Por eso, escribir hoy sobre el presidente Lanzuela es un deber de reconocimiento que debemos tener los aragoneses, no tanto como manifestación institucional sino como muestra de sincero agradecimiento hacia una persona que pasará a nuestra historia como el hombre que hizo realidad viejas esperanzas y disipó desesperanzas. Es bueno que las recordemos, aunque sólo sea para cumplir la sugerencia de Gracián -al que tanto admiraba Santiago- de que los aragoneses no seamos tan crueles con nosotros mismos.

Si ordenamos por importancia sus aportaciones tendríamos que comenzar por su impulso de la autovía Mudéjar, que se ha demostrado fundamental para la vertebración del territorio, y por la creación del Instituto Aragonés de Fomento que nacía para construir riqueza en este territorio, arropado por el Centro Europeo de Empresas e Innovación de Aragón, otra de las creaciones de Santiago Lanzuela.
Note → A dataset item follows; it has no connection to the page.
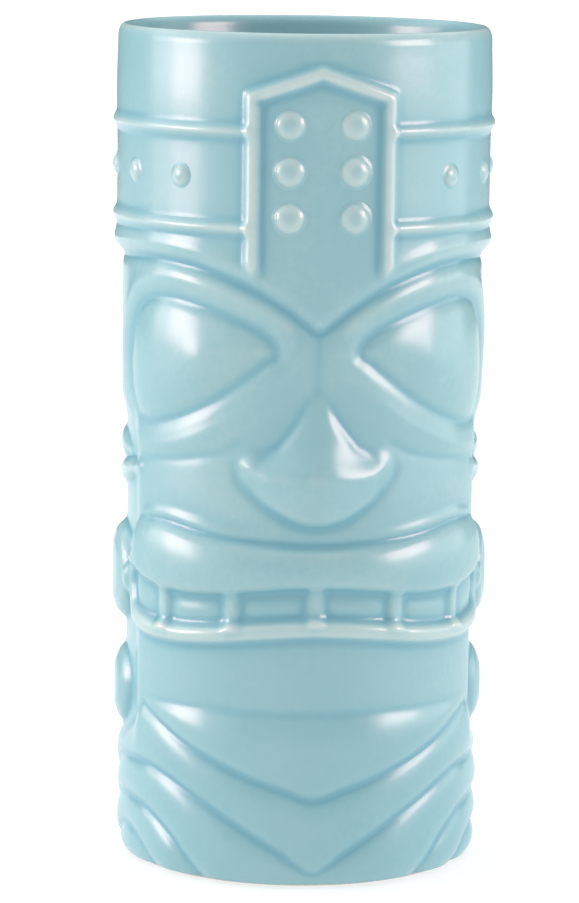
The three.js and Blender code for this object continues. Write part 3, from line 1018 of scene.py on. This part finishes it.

Su labor en el campo socioeconómico resultó clave con estas y con otras ideas que promovió, como el apoyo al mundo del esquí, vital para esta tierra.

Sin embargo, yo destacaría principalmente su empeño en consolidar la identidad aragonesa, para hacer que nos sintiéramos orgullosos de nuestra historia y de nuestra riqueza cultural. En este punto quiero recordar dos acciones claves: la creación de la Fundación Santa María de Albarracín -convertida hoy en el gran símbolo del desarrollo de las capacidades de la España despoblada- y la inauguración de la catedral del Salvador de Zaragoza, que había estado cerrada al público durante un cuarto de siglo y que además emergía recuperando ese espacio institucional en el que nuestros reyes eran coronados.

A mí personalmente cuando hablo del amigo, con el que compartí muchas horas de su empeño por lograr la devolución de las parroquias del oriente, la apertura de la Seo o los inicios de la marca Mudéjar de Aragón, me gusta recordar lo fácil y apasionante que fue trabajar con él. Hoy gozamos su tremenda serenidad, su humanismo y su visión de futuro, que nos permiten vivir su importante legado, pero estamos tristes con su marcha. Pero, siempre nos quedará el eco de su palabra, sus silencios y el honor de haber podido compartir con él años tan apasionantes para nuestro Aragón.